The second half of the twentieth century saw a resurgence of interest in shape-note hymnody, with local and regional groups springing up throughout the United States and beyond, meeting, often monthly, to sing from The Sacred Harp. Annual singing conventions today regularly draw hundreds of enthusiastic singers, not only in the South but even in New England, where many features of the music originated but long ago fell out of favor. The energy behind this new return to the past has less to do, generally speaking, with Christian religious expression than with the discovery in recent decades of so-called “roots music” and its attendant cultural and social values (see chapter 24).

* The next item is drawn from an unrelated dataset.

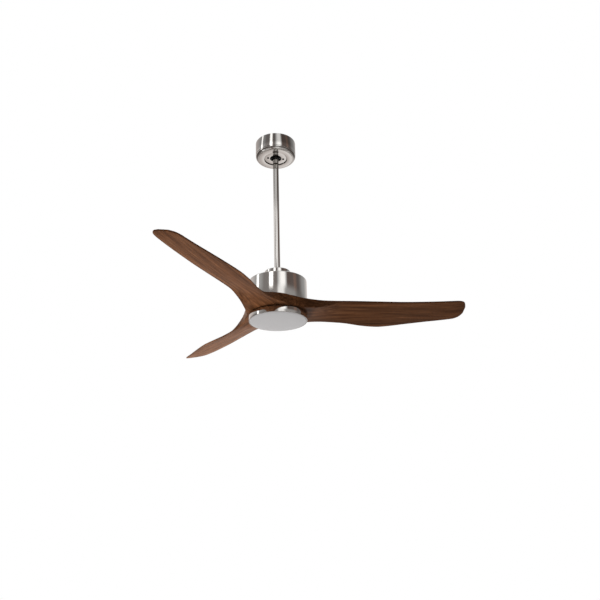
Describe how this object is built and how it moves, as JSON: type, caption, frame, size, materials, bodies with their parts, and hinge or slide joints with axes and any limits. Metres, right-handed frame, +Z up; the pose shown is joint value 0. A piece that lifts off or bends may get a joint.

Yet while its subject matter is religious, the activity of Sacred Harp singing has always been nonliturgical. Even when singing meetings are held in a church, they are events distinct from worship services. Although southern shape-note hymnody is a direct descendant of the Regular Singing movement that began in the 1720s with the aim of improving congregational singing, liturgical use has never been its intent. It is quite different from the type of music sung by most American Protestant congregations today, which follows a different line of descent. That line may be traced from the reform movement of early nineteenth-century New England and the work of Lowell Mason.

  • hymnody
    The practice of writing and singing hymns.
  • shape notes
    A system of notation in which shaped noteheads indicate scale degrees.
  • folk hymn
    A hymn in which religious words are set to a secular tune.
  • pentatonic scale
    A scale of five pitches; most frequently, a five-pitch scale that corresponds to five of seven notes of a diatonic scale and avoids half steps (and thus can be produced by the black keys of the piano).
  • solmization
    The practice in singing of assigning a particular syllable to each scale degree.
  • solfège
    The practice in singing of assigning a particular syllable to each scale degree.
  • fasola
    A system of four-syllable solmization associated with shape-note singing.